Saat waktunya menampilkan jepin tiba, peserta berbaris memanjang sekitar 1 kilometer. Lagu berjudul “Kote Pontianak” pun dimainkan salah satu kelompok musik. Perpaduan rebana, alunan biola, drum dan keyboard, mengalun merdu. Tubuh peserta satu per satu mulai berlenggang.
Peserta berlenggak-lenggok lincah dengan senyuman ramah. Senyuman peserta perempuan dengan perpaduan balutan busana baju kurung serta tenun insang memberikan sentuhan anggun. Tepuk tangan dan sorak sorai pun kerap terdengar. Setelah sekitar 4 menit musik pun berhenti. Namun, seperti kurang puas, “Kote Pontianak” kembali dilagukan. Mereka kembali menari.
Setelah selesai berjepin, giliran parade tanjidor unjuk gigi. Para pemain tanjidor menggunakan baju Melayu berwarna oranye dengan sentuhan tenun insang. Terompet dan drum membahana di sekitar Alun-alun Kapuas.
Para pemain tanjidor itu memainkan lagu-lagu Pontianak, salah satunya "Sungai Kapuas". Lagu itu berkisah tentang Sungai Kapuas dan peradaban masyarakat Pontianak yang dekat dengan budaya sungai.
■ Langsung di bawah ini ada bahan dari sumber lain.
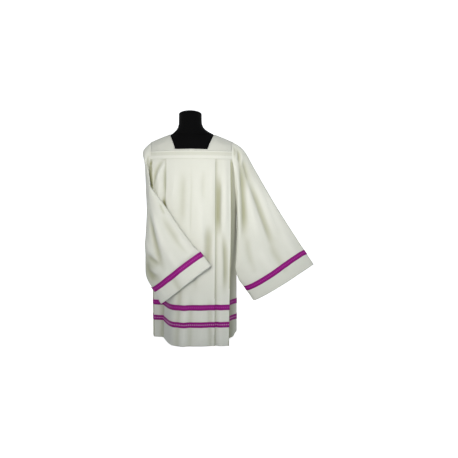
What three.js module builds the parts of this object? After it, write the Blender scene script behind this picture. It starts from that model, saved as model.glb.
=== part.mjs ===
// A pleated surplice worn by a limbless dress form on a short stand.
// Millimetres, +Z up. The origin is the centre of the stand's base, on the floor.
// -Y is the front of the garment and +X is the garment's own left hand side as seen from the front.
// The left hand sleeve (-X) is folded across the front, the right hand sleeve (+X) is held out.

import * as THREE from "three";

const { Vector3, BufferGeometry, Float32BufferAttribute, MeshStandardMaterial, Mesh, Group } = THREE;
const { lerp, degToRad, clamp } = THREE.MathUtils;

// ---------------------------------------------------------------- driving dimensions

const HEM_Z = 8; // the hem hangs this far above the floor
const NECK_POINT_Z = 947; // where the shoulder seam meets the neckline
const BAND_TOP_Z = 866;
const BAND_BOTTOM_Z = 838;
const UNDERARM_Z = 600;

const CLOTH = 1.4; // thickness of the cloth wall
const HALF = CLOTH / 2;
const SEAM_GAP = 0.3;
const SEAM_HALF = SEAM_GAP / 2 + 0.05;
const SIDE_SEAM_HALF = 0.6; // the side seams leave room for the ribbons that cross them
const BAND_GAP = 0.45; // between the yoke and the chest band, whose edges lean differently
/** Along X, between body and sleeve: edge to edge at the top, and face to face at the underarm. */
const ARMHOLE_GAPS = { top: 0.7, underarm: 2.1 };
const BAND_PROUD = 0.6; // how far the chest band stands out of the yoke
const TRIM_LIFT = 0.3; // air under a ribbon
const TRIM = 0.8; // thickness of ribbon and binding

const NECK_TOP_HALF = 98; // half the neckline's width at the shoulder
const NECK_BOTTOM_HALF = 69;
const NECK_FRONT_Z = 876;
const NECK_BACK_Z = 902;
const BINDING_WIDTH = 6;

const CHEST_DEPTH = 95; // from the shoulder line to the chest band, front and back
const CHEST_HALF_WIDTH = 215; // where the chest curve would close
const SHOULDER_SLOPE = 0.34;
const SHOULDER_DROOP = 0.0007;
const ARMHOLE_X = 187; // at the shoulder tip
const ARMHOLE_TUCK = 6; // the armhole's edge runs in by this much at the chest band

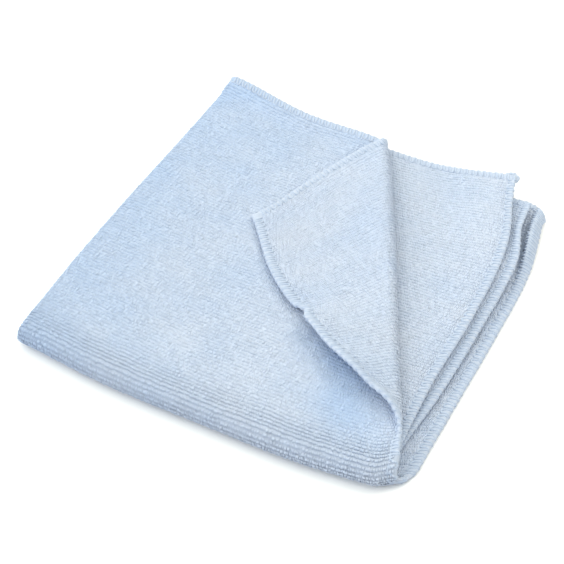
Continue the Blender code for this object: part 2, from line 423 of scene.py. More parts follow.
def between(rows, t):
    """The radius and the opening of the roll at t along the crease."""
    at = [row.at for row in rows]
    t = np.clip(t, at[0], at[-1])
    i = np.clip(np.searchsorted(at, t, side="left") - 1, 0, len(rows) - 2)
    at, radius, opening = (np.array(column) for column in zip(*rows))
    share = (t - at[i]) / (at[i + 1] - at[i])
    share = share * share * (3 - 2 * share)
    radius = radius[i] + (radius[i + 1] - radius[i]) * share
    return radius, opening[i] + (opening[i + 1] - opening[i]) * share


def rising(value, start, end):
    """0 up to the start, 1 from the end on, and even steps between them."""
    return np.clip((value - start) / (end - start), 0.0, 1.0)


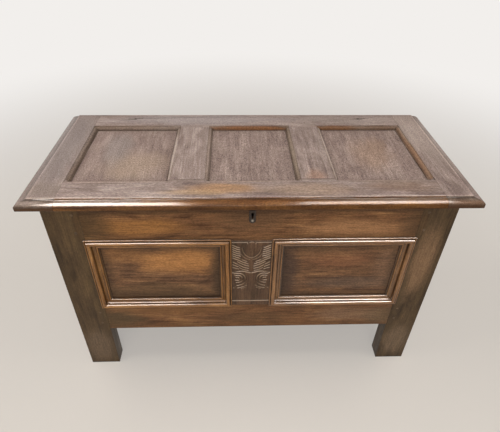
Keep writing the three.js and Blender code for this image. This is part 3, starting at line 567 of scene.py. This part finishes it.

Ketua Umum Lembaga Kebudayaan Nasional Indonesia Totok Sudarwoto menuturkan, Pontianak dikenal lewat perpaduan budaya berbagai suku, corak dan tradisinya. Uniknya, semuanya bias dilihat dalam jepin. Dia yakin, bila terus dirawat, jepin akan menjadi peluang mendorong potensi ekonomi kreatif Pontianak.
Wali Kota Pontianak Edi Rusdi Kamtono menuturkan, kegiatan ini jadi momen silaturahmi untuk menjadi modal membangun Pontianak. Harapannya, Pontianak menjadi kota yang nyaman bagi seluruh warganya.
Kegiatan ini jadi momen silaturahmi untuk menjadi modal membangun Pontianak
“Mari bekerja keras untuk menciptakan Pontianak yang nyaman. Pemerintah Kota Pontianak terus berupaya meningkatkan kualitas pelayanan publik,” kata Edi.
Sejauh ini, Edi mengatakan, Pontianak ada di jalur yang benar. Tingkat kemiskinan Pontianak turun dari 5,31 persen pada 2017 menjadi 5 persen pada 2018. Indeks pembangunan manusia juga meningkat dari 77,93 pada 2017 menjadi 78,56 pada 2018.
Akan tetapi, masih ada sejumlah pekerjaan rumah yang harus diselesaikan di daerag dengan jumlah penduduk 667.000 jiwa ini. Ia mencontohkan, mulai dari banjir, kualitas air saat intrusi air laut masuk ke Sungai Kapuas, hingga kepedulian antarwarga Pontianak.
“Kalau sudah kumpul senang rasenye/ Makan durian terase enaknye/Udah 248 umurnye/ Pontianak name kotenye” kata Edi berpantun penuh harap.